Part of its power lies in its frank passion - generous, even shocking after the cool abstraction which dominated dance in the 1970s. In his Dido and Aeneas the tragedy of Dido's heartbreak is writ shiveringly large. In L'Allegro the sections of Utopian optmimisn literally bound with joy. The work's appeal is also the 'dancerliness' of its movement - rare in the recent climate of physical theatre. His dancers stitch their way through rythmically sprung footwork, carve the space in lavish curves, sculpt their bodies into arresting patterns and pictures. Above all, they move to music.

After Merce Cunningham took the revolutionary step of untying the knot between dance and music, choreographers have increasingly used scores as a kind of disconnected sound world. Until recently you'd be as unlikely to find radically minded choreographers making intricate dance to complex music as you would be to see a floral watercolour in an exhibition by Damien Hirst. Yet Morris has worked mostly in loving symbiosis with his scores.
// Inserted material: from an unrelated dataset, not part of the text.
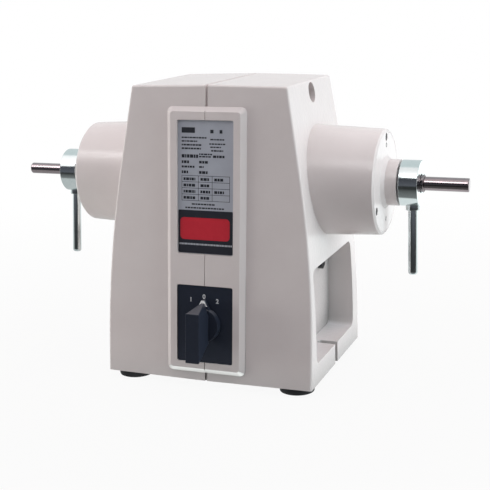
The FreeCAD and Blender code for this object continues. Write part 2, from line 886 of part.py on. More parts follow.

He once said he learnt more about choreography from favourite baroque composers like Handel than from anywhere else, 'the recapitulations, retrogrades, canons, they're beautiful, beautiful things that are just automatically interesting dance'. He is an avidly musical choreographer, but his tastes range widely from Bach to Schoenberg, from Bombay film music to Michelle Shocked. And this eclecticism is reflected in the varied sources of his choreography.

Morris's training is one of the strangest in the business. He took flamenco classes as a child in Seattle, moved on to ballet, joined a hippie Eastern European folk troupe, auditioned for Twyla Tharp and ended up dancing with a variety of modern and classical dance companies. You'll see the honed musical logic of Balanchine alongside the blithe simplicity of a folk motif or the muscular angularity of 1930s modern dance.

You'll also find a sensibility so complex that the simplest dance ideas will seem surprising and fresh. One of the most commented-on features of Morris's work is its overriding of gender difference. He has big women and small men in his company, who can all dance delicately or roughly. Morris is himself famous for portraying women - his Dido has a grandeur, a regal pride that takes his performance way beyond drag.

At one extreme, his material is abrasive and crude. Dido's transcendent view of sex is mocked by the Sorceress (also played by Morris), who masturbates blatantly during an orgy scene, then cleans off her hand with an unsettlingly casual wipe. At another, it is downright beautiful. In New Love Song Waltzes the movement unfurls down a line of leaping, rolling bodies with the ease and exhilaration of flying - like dance you might do in a dream. The work can be nave in its sentiment, bleak in its realism, it can be slangy or classical, outrageous or calm. But those who can't afford the journey to Edinburgh this summer needn't despair. Plans are afoot for an English tour next year.